Bangkok (AsiaNews) - At least 5 thousand supporters of the People's Alliance for Democracy (PAD) and the Thai Patriots Network marched alongside the "yellow shirts" to protest against the government headed by Prime Minister Abhisit Vejjajiva, congesting traffic around the seat of government. At the heart of the confrontation, the border issue between Cambodia and Thailand around the temple of Preah Vihear and the trial of seven Thai nationals, accused by Phnom Penh of "illegal entry". A group of PAD leaders has placed 60 mobile toilets in the area, threatening to organize a permanent garrison until the executive meets the protesters demands.

The "yellow shirts" are asking the government to withdraw the Memorandum of Understanding signed with Cambodia in 2000, indicating the lack of agreement on the borders; withdraw their membership of the Committee for the UNESCO World Heritage Site; expel Cambodians living along boundaries in areas at the centre of the dispute. Meanwhile, criticism of the government is growing, accused of "surrendering its sovereignty" and allowing Phnom Penh to prosecute seven Thai who entered Cambodia illegally December 29, 2010. PAD leader, Sondhi Limthongkul, said that "if Thaksin Shinawatra was the cleverest of premiers, Abhisit Vejjajiva is the biggest liar."

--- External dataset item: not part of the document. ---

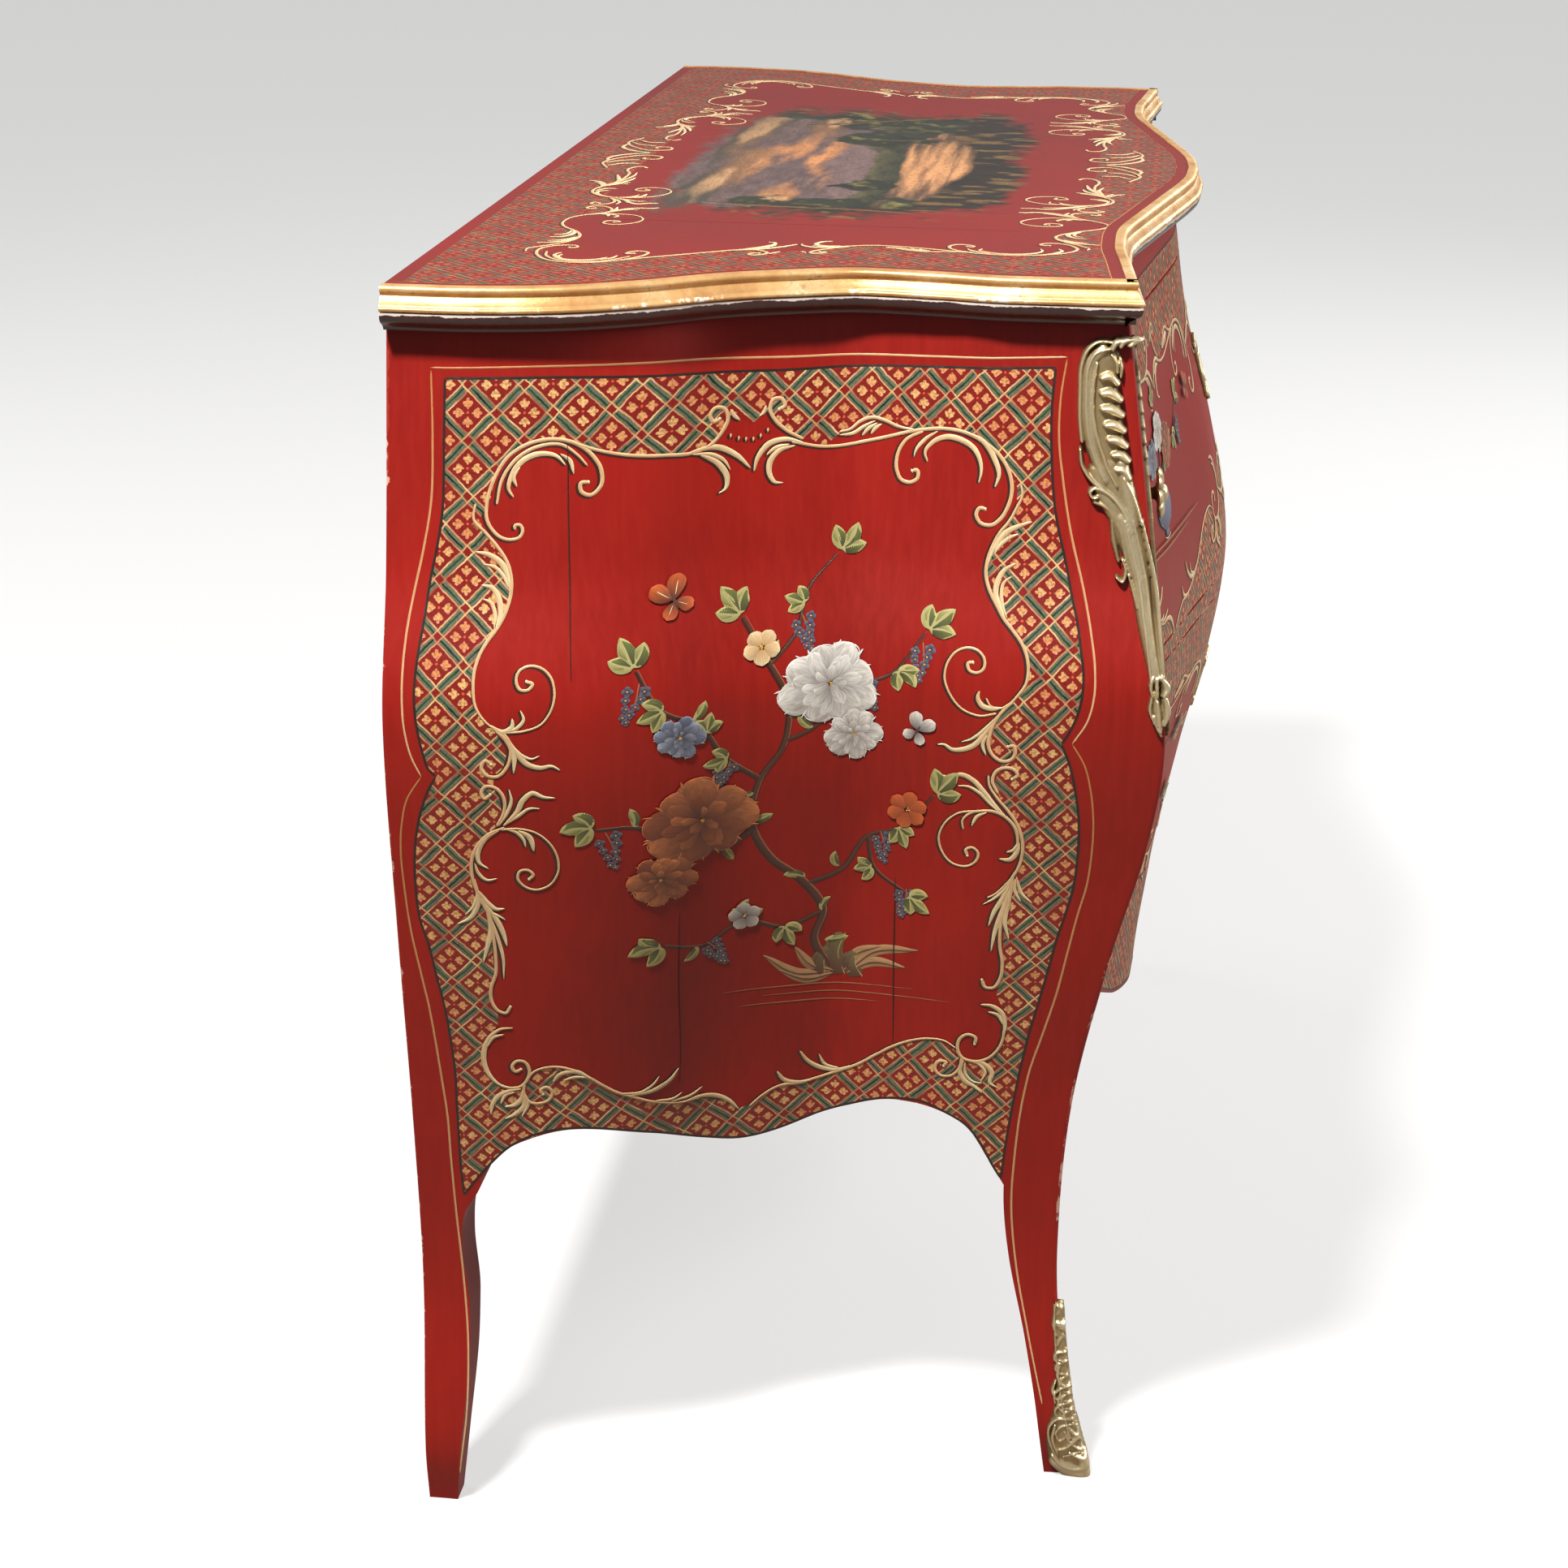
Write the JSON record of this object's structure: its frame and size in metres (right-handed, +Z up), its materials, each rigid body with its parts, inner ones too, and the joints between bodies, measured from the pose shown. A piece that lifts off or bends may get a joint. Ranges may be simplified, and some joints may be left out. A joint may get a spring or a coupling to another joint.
{
  "type": "commode chest",
  "caption": "Bombé commode with a serpentine front, lacquered panels, two long drawers, gilt moulded top edge and cast brass mounts on cabriole legs.",
  "frame": {"origin": "centre of the footprint box on the floor", "axes": "+X along the width, -Y the way the drawers open, +Z up"},
  "size_m": [1.272, 0.5408, 0.88],
  "materials": {
    "red_lacquer": "glossy red lacquer with painted borders",
    "dark_lacquer": "glossy dark maroon lacquer",
    "gilt_wood": "burnished gilding, worn at the edges",
    "cast_brass": "aged cast brass, polished on its high points",
    "carcass_wood": "plain unpainted softwood",
    "iron": "dull iron"
  },
  "bodies": {
    "carcass": {"front_post_left": "red_lacquer", "rear_post_left": "red_lacquer", "front_post_right": "red_lacquer", "rear_post_right": "red_lacquer", "side_panel_left": "red_lacquer", "side_panel_right": "red_lacquer", "front_apron": "red_lacquer", "drawer_divider_rail": "red_lacquer", "front_top_rail": "red_lacquer", "rear_bottom_rail": "carcass_wood", "rear_top_rail": "carcass_wood", "back_board_1": "carcass_wood", "back_board_2": "carcass_wood", "back_board_3": "carcass_wood", "bottom_board": "carcass_wood", "dust_board": "carcass_wood", "lower_runner_left": "carcass_wood", "lower_runner_right": "carcass_wood", "lower_drawer_stop": "carcass_wood", "upper_runner_left": "carcass_wood", "upper_runner_right": "carcass_wood", "upper_drawer_stop": "carcass_wood", "kicker_left": "carcass_wood", "kicker_right": "carcass_wood", "top_board": "red_lacquer", "gilt_moulding_left": "gilt_wood", "lower_moulding_left": "dark_lacquer", "gilt_moulding_front": "gilt_wood", "lower_moulding_front": "dark_lacquer", "gilt_moulding_right": "gilt_wood", "lower_moulding_right": "dark_lacquer", "corner_mount_left": "cast_brass", "foot_mount_left": "cast_brass", "corner_mount_right": "cast_brass", "foot_mount_right": "cast_brass"},
    "lower_drawer": {"lower_drawer_front": "red_lacquer", "lower_drawer_side_left": "carcass_wood", "lower_drawer_side_right": "carcass_wood", "lower_drawer_back": "carcass_wood", "lower_drawer_bottom": "carcass_wood", "lower_knob_left": "cast_brass", "lower_knob_nut_left": "iron", "lower_knob_right": "cast_brass", "lower_knob_nut_right": "iron", "lower_lock_case": "iron", "lower_escutcheon": "cast_brass"},
    "lower_lock_bolt": {"lower_lock_bolt": "iron"},
    "upper_drawer": {"upper_drawer_front": "red_lacquer", "upper_drawer_side_left": "carcass_wood", "upper_drawer_side_right": "carcass_wood", "upper_drawer_back": "carcass_wood", "upper_drawer_bottom": "carcass_wood", "upper_knob_left": "cast_brass", "upper_knob_nut_left": "iron", "upper_knob_right": "cast_brass", "upper_knob_nut_right": "iron", "upper_lock_case": "iron", "upper_escutcheon": "cast_brass"},
    "upper_lock_bolt": {"upper_lock_bolt": "iron"}
  },
  "joints": [
    {"name": "lower_drawer_slide", "type": "slide", "parent": "carcass", "child": "lower_drawer", "axis": [0, -1, 0], "range_m": [0, 0.3]},
    {"name": "upper_drawer_slide", "type": "slide", "parent": "carcass", "child": "upper_drawer", "axis": [0, -1, 0], "range_m": [0, 0.3]},
    {"name": "lower_lock_bolt_slide", "type": "slide", "parent": "lower_drawer", "child": "lower_lock_bolt", "axis": [0, 0, 1], "range_m": [0, 0.008]},
    {"name": "upper_lock_bolt_slide", "type": "slide", "parent": "upper_drawer", "child": "upper_lock_bolt", "axis": [0, 0, 1], "range_m": [0, 0.008]}
  ]
}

To further inflame the dispute between Cambodia and Thailand, was Phnom Penh’s decisive move last month in the area of Preah Vihear. Taking advantage of the retreat of Thai military, Cambodians raised a billboard with the inscription: "In this point! This is the place where the Thai troops invaded Cambodian territory on July 15, 2008. " In recent days, the first sign was replaced by a second, simpler and more immediate: "At this point! Here we are in Cambodia. " Abhisit said that the government in Phnom Penh has already removed this second edition, judging it a "positive sign" of collaboration.  

Gen. Thawatchai Samutrasakorn, head of the area, states that "neither Thailand nor Cambodia can lay stones or build houses until the dispute is resolved." Gen. Prawitra Wongsuwan, Thai defense minister, called for calm "so all problems can be solved" and adds: "mutual understanding is most important." Meanwhile Abhisit has authorized a series of military exercises in the area near the temple of Preah Vihear, an anonymous military source, quoted by the Bangkok Post, reports that "military leaders proposed the exercises”.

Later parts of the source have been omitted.